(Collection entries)
▽

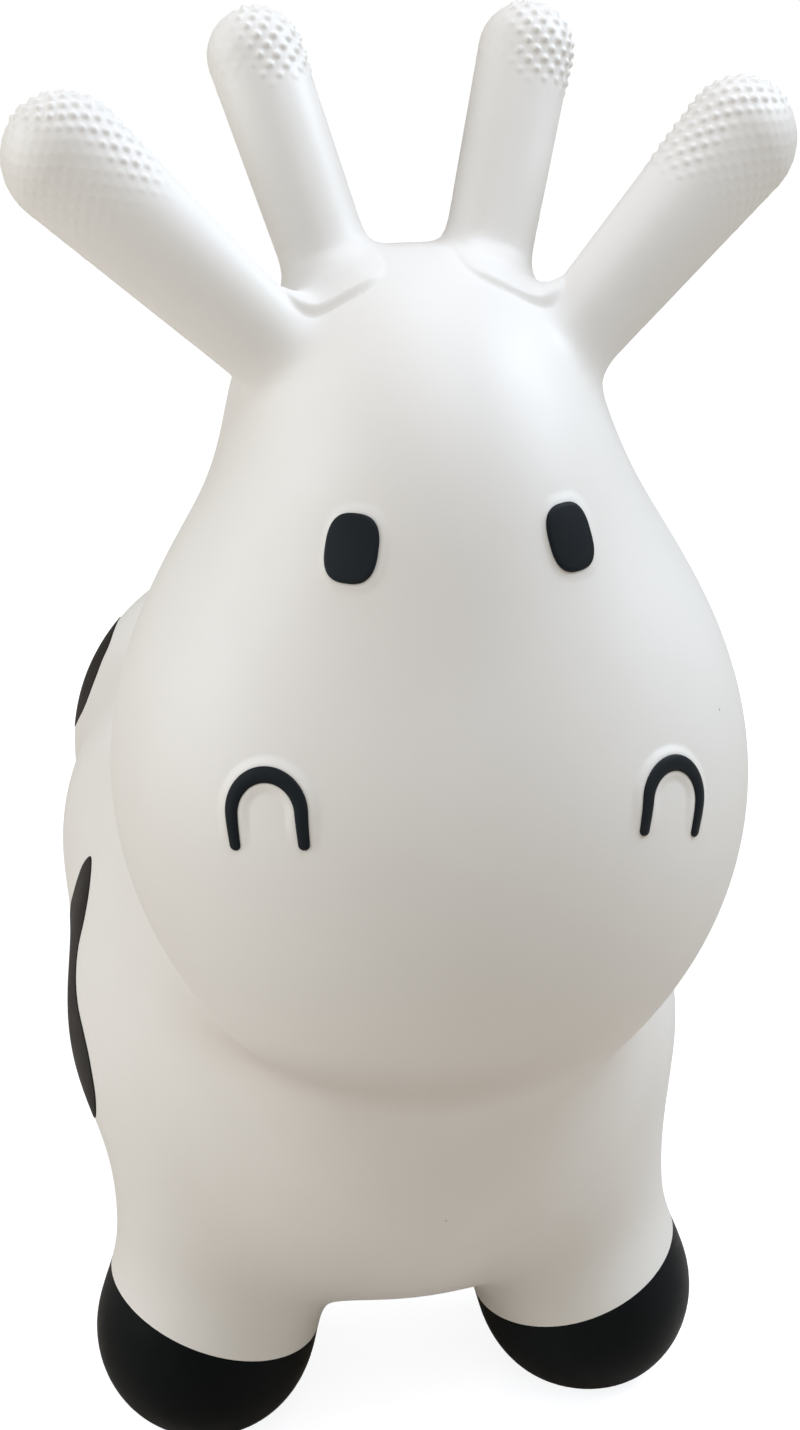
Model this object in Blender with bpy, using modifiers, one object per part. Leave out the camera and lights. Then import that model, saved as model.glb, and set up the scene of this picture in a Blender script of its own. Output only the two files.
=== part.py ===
"""Bouncy cow to ride on: a hollow, inflated skin of soft vinyl with black hooves, two ears
and two horns to hold, raised eyes and nostrils, coat patches and an air valve in the belly.

Metres, +Z up. The soles stand on z = 0, the nose points to -Y, and the animal's own left
side is +X. The skin is one swollen form worked out below; it is divided where its paint
changes and where it bends, and every region is an open shell with the wall's thickness.
"""
import bpy
import bmesh
import numpy as np
from math import cos, sin, pi, radians
from mathutils import Matrix, Vector

# Walls and clearances
WALL = 0.0024
SEAM_GAP = 0.0004
FILM_GAP = 0.0008
FILM_THICKNESS = 0.0008
RELIEF_GAP = 0.0003
RELIEF_HEIGHT = 0.0012
FIT_GAP = 0.0003
MERGE_GAP = 0.00005

# Cell size of the skin's mesh, before it is thinned out
SKIN_CELL = 0.0105

# Trunk: swollen chest, low brisket, belly and rump
CHEST_CENTRE = (0.0, -0.065, 0.143)
CHEST_RADII = (0.124, 0.098, 0.084)
BRISKET_CENTRE = (0.0, -0.113, 0.103)
BRISKET_RADII = (0.084, 0.052, 0.046)
BELLY_CENTRE = (0.0, 0.042, 0.174)
BELLY_RADII = (0.1225, 0.170, 0.096)
RUMP_CENTRE = (0.0, 0.182, 0.168)
RUMP_RADII = (0.110, 0.100, 0.096)
TRUNK_FILLET = 0.060
BRISKET_FILLET = 0.040

# Neck, from between the shoulders to the back of the crown
NECK_FOOT = (0.0, -0.043, 0.195)
NECK_TOP = (0.0, -0.128, 0.400)
NECK_FOOT_RADIUS = 0.088
NECK_TOP_MARGIN = 0.0005
NECK_FILLET = 0.070

# Head: broad muzzle, brow and narrow crown
MUZZLE_CENTRE = (0.0, -0.189, 0.308)
MUZZLE_RADII = (0.108, 0.091, 0.115)
MUZZLE_PITCH = radians(-30)
BROW_CENTRE = (0.0, -0.1755, 0.386)
BROW_RADII = (0.0622, 0.072, 0.083)
CROWN_CENTRE = (0.0, -0.1505, 0.4315)
CROWN_HALF_WIDTH = 0.0545
CROWN_RADII = (CROWN_HALF_WIDTH, 0.050, 0.042)
NECK_TOP_RADIUS = CROWN_HALF_WIDTH + NECK_TOP_MARGIN
BROW_FILLET = 0.060
CROWN_FILLET = 0.040
CHEEK_FILLET = 0.030

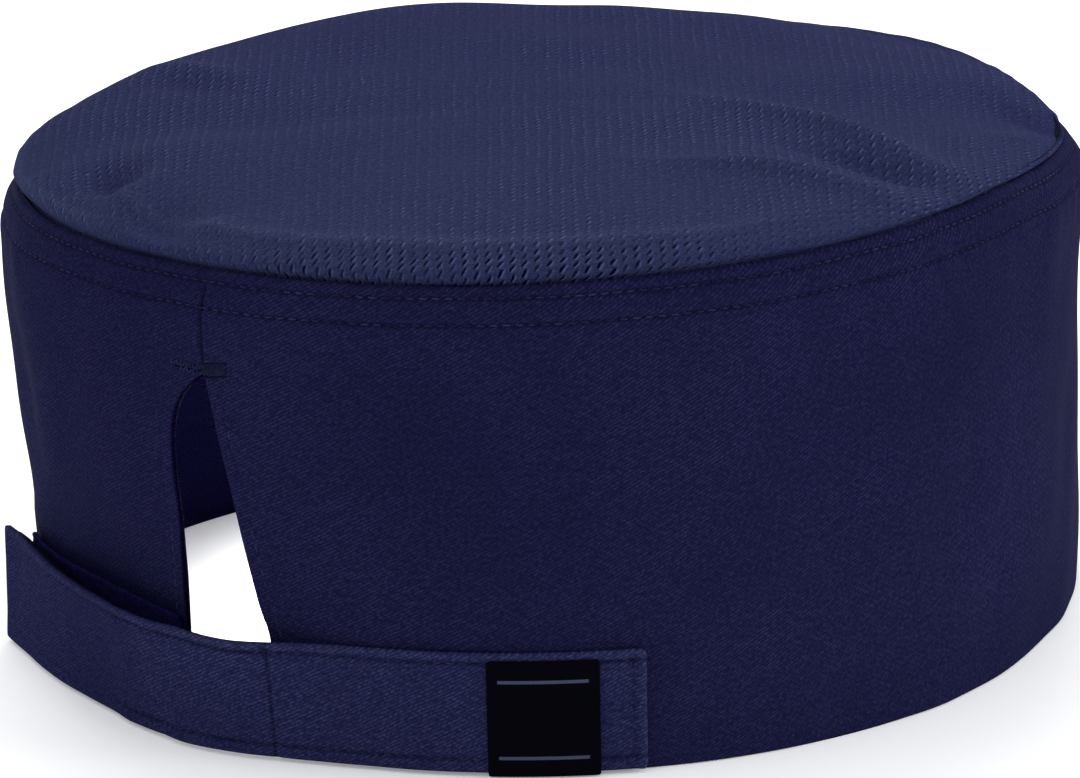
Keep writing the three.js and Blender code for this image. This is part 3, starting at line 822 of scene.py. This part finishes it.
def fold_rise(folds, x, y):
    """Height of the crown's folds."""
    rise = 0.0
    for crease in folds.values():
        turn = math.radians(crease["turn"])
        from_x = x - crease["x"] * HALF_WIDTH
        from_y = y - crease["y"] * HALF_LENGTH
        along = (from_x * math.cos(turn) + from_y * math.sin(turn)) / (crease["long"] * HALF_LENGTH)
        across = (from_y * math.cos(turn) - from_x * math.sin(turn)) / (crease["wide"] * HALF_LENGTH)
        rise = rise + crease["rise"] * FOLD_HEIGHT * np.exp(-along**2 - across**2)
    return rise


def unevenness(x, y, seed, waves, longest, shortest):
    """Small irregular unevenness of a flat cloth, about 1 deep."""
    rng = np.random.default_rng(seed)
    total = 0.0
    for _ in range(waves):
        length = math.exp(rng.uniform(math.log(shortest), math.log(longest)))
        heading, phase = rng.uniform(0, 2 * math.pi, 2)
        along = x * math.cos(heading) + y * math.sin(heading)
        total = total + np.cos(2 * math.pi / length * along + phase)
    return total / math.sqrt(waves)


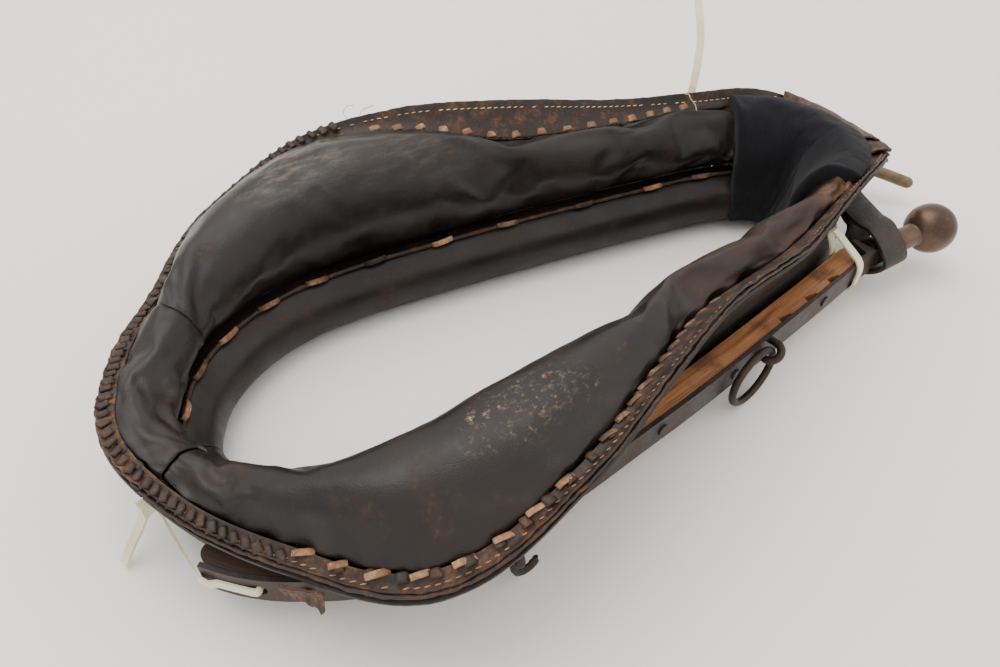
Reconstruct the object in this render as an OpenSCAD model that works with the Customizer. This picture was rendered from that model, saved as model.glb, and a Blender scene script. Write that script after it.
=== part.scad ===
// Draught-horse neck collar with its pair of hames, lying on its front.
// X runs from the throat (-) to the top of the neck (+), Z points up,
// and the side that lies against the horse faces up.  All sizes in mm.

/* [Collar] */
// Scale of the neck opening and everything around it, along the collar
length_scale = 1; // [0.9:0.02:1.1]
// Radius of the hard front roll
roll_r = 27; // [22:1:28]
// Leather thickness of the covers
leather = 3; // [2:0.5:4]
// Height of the fattest part of the body padding above the floor
pad_height = 141; // [125:1:150]
// Thickness of each rim ply
ply = 3.2; // [2:0.2:4]

/* [Hames] */
// Height of the hame bar
hame_height = 25; // [20:1:27]
// Thickness of the ash wood of the hame
wood_thick = 18; // [14:1:18]
// Thickness of the iron plate on the outer face
plate_thick = 3.5; // [2.5:0.5:4]
// Radius of the ball at the top of the hame
ball_r = 22.5; // [18:0.5:26]
// Outside radius of the rein ring
ring_r = 27.5; // [24:0.5:28]
// Radius of the iron rod that the ring and the staples are made of
rod_r = 3; // [2.5:0.1:3]

/* [Straps] */
// Width of the hame strap
strap_w = 28; // [26:1:32]
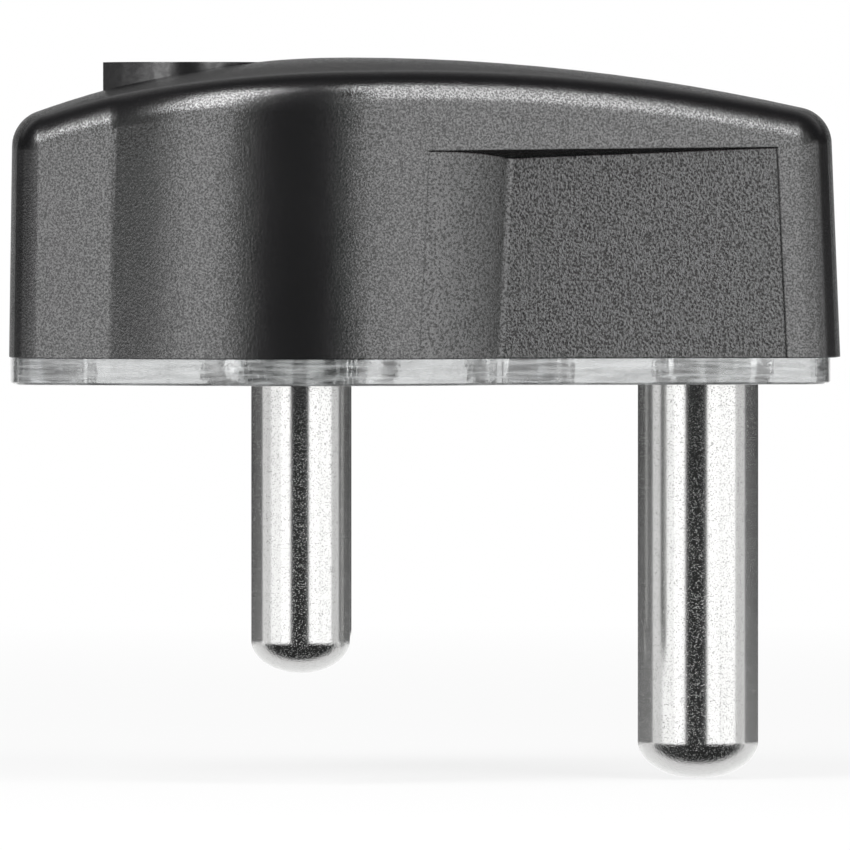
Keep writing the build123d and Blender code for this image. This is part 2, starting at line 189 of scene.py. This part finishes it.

△

» **Short problem**
Stop after the line containing "SKIN_CELL = 0.0105": print exactly the lines from the start of the entries above up to it, that line included.

» **Result below**
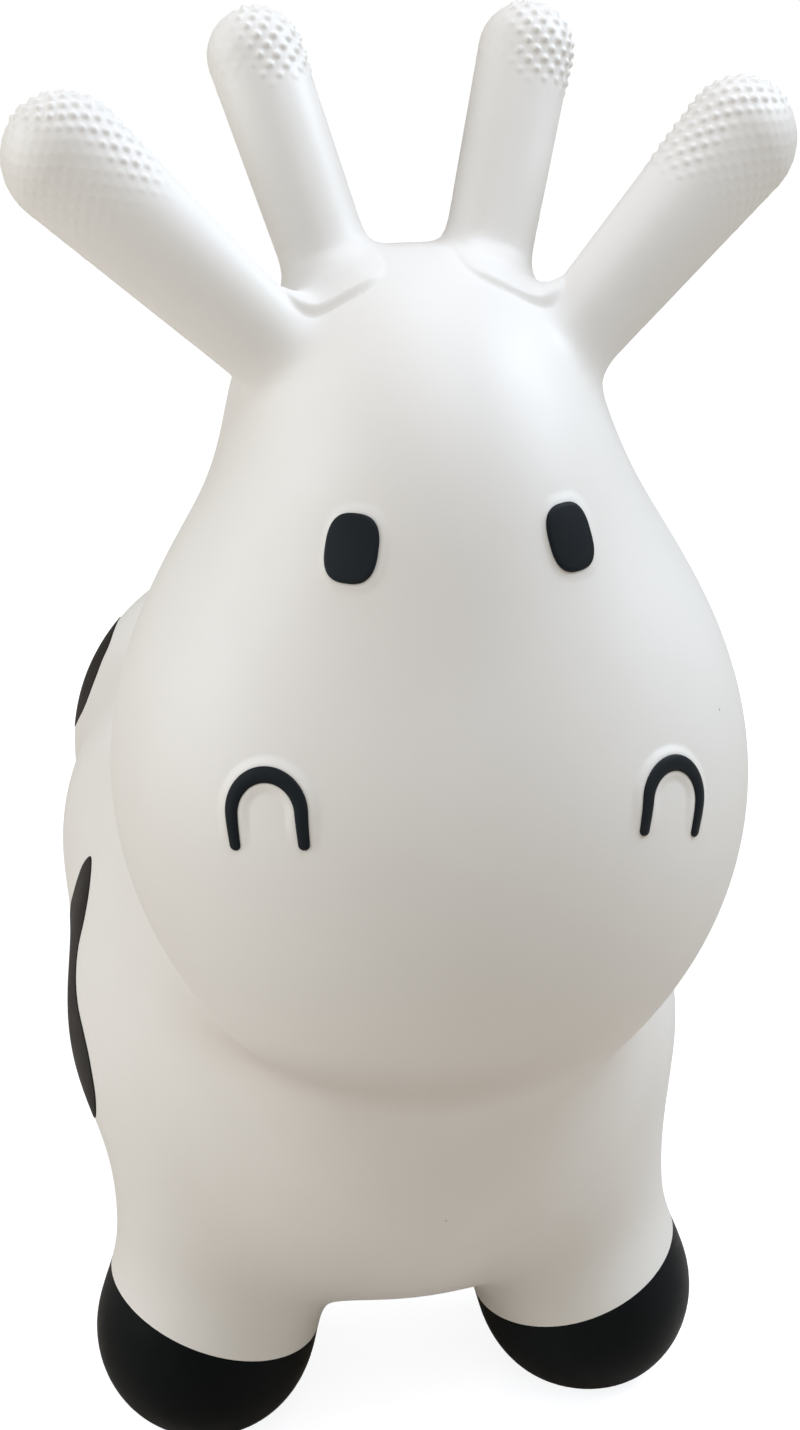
Model this object in Blender with bpy, using modifiers, one object per part. Leave out the camera and lights. Then import that model, saved as model.glb, and set up the scene of this picture in a Blender script of its own. Output only the two files.
=== part.py ===
"""Bouncy cow to ride on: a hollow, inflated skin of soft vinyl with black hooves, two ears
and two horns to hold, raised eyes and nostrils, coat patches and an air valve in the belly.

Metres, +Z up. The soles stand on z = 0, the nose points to -Y, and the animal's own left
side is +X. The skin is one swollen form worked out below; it is divided where its paint
changes and where it bends, and every region is an open shell with the wall's thickness.
"""
import bpy
import bmesh
import numpy as np
from math import cos, sin, pi, radians
from mathutils import Matrix, Vector

# Walls and clearances
WALL = 0.0024
SEAM_GAP = 0.0004
FILM_GAP = 0.0008
FILM_THICKNESS = 0.0008
RELIEF_GAP = 0.0003
RELIEF_HEIGHT = 0.0012
FIT_GAP = 0.0003
MERGE_GAP = 0.00005

# Cell size of the skin's mesh, before it is thinned out
SKIN_CELL = 0.0105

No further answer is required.